# Data section
-----

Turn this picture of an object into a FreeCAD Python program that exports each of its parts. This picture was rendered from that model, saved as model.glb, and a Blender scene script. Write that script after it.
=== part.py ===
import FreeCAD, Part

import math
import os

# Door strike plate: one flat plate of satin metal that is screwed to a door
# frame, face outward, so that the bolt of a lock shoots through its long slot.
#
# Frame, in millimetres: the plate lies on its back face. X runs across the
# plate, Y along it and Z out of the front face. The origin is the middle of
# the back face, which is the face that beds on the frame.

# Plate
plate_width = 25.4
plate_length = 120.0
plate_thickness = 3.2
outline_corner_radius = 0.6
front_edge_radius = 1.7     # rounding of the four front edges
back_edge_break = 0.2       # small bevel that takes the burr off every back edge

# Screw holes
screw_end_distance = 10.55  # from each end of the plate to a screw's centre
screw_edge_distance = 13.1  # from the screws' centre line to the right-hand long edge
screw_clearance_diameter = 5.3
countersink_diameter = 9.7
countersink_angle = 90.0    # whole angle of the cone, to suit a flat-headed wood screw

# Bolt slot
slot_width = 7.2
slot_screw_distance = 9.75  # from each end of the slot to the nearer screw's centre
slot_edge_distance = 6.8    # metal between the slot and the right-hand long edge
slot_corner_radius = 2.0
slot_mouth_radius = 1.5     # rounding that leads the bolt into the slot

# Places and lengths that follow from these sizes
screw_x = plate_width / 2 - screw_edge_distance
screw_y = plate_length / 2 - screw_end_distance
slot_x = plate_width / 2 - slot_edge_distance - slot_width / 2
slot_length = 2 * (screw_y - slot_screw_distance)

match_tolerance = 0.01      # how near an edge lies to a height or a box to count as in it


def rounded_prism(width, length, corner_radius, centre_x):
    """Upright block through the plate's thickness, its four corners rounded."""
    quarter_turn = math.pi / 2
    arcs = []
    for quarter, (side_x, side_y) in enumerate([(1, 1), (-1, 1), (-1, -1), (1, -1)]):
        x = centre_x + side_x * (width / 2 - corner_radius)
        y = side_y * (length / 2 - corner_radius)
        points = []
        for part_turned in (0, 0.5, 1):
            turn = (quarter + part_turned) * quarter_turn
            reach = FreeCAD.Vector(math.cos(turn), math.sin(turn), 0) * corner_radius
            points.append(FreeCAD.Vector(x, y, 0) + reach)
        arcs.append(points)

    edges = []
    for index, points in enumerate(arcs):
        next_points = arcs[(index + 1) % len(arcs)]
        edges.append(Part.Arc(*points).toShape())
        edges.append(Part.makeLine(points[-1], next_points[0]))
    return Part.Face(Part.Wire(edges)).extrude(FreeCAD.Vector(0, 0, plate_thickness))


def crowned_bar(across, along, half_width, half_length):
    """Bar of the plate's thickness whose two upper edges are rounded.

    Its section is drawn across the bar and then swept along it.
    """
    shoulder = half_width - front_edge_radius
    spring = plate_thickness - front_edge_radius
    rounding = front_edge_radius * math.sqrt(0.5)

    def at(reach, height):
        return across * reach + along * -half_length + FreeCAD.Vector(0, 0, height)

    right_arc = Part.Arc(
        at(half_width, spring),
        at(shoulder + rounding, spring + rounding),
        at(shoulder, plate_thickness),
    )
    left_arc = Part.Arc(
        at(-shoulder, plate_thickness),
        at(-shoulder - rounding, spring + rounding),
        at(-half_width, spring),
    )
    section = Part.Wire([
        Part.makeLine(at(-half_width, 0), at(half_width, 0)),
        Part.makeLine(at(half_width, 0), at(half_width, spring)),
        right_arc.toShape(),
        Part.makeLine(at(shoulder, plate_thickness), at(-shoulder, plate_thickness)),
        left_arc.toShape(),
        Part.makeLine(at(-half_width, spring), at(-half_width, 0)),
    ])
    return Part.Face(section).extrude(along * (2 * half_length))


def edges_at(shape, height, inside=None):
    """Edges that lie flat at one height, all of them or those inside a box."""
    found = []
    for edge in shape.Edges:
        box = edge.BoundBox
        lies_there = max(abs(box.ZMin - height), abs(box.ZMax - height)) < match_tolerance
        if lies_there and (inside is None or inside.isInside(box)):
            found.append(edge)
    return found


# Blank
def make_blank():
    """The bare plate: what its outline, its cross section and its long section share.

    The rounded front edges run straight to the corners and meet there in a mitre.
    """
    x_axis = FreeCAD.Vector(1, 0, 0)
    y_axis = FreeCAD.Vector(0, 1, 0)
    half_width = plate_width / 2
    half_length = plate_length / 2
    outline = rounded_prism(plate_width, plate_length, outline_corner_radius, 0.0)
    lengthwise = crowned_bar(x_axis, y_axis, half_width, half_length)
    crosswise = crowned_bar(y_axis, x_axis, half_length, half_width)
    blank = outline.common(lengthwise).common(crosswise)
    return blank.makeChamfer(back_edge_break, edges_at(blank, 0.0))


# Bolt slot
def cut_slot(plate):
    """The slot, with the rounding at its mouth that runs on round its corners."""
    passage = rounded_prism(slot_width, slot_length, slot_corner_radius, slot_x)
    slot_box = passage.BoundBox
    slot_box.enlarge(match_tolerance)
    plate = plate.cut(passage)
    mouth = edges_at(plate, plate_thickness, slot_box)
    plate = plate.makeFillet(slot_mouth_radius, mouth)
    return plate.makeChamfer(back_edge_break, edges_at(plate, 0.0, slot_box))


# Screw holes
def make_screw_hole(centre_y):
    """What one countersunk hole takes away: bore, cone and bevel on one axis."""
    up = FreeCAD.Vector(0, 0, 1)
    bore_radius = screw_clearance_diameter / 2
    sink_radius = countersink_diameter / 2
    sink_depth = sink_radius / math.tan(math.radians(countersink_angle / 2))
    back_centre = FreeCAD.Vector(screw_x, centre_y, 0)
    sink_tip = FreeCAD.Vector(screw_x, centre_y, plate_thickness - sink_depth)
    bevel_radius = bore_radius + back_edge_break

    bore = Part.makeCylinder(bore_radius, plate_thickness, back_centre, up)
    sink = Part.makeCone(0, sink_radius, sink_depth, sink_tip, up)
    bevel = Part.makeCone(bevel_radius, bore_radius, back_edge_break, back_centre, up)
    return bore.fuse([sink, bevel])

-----

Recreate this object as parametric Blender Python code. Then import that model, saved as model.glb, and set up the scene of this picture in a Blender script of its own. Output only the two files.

-----

# Stated task
Go through the records line by line and count those containing the string "script". Give only the total.

# Reply
2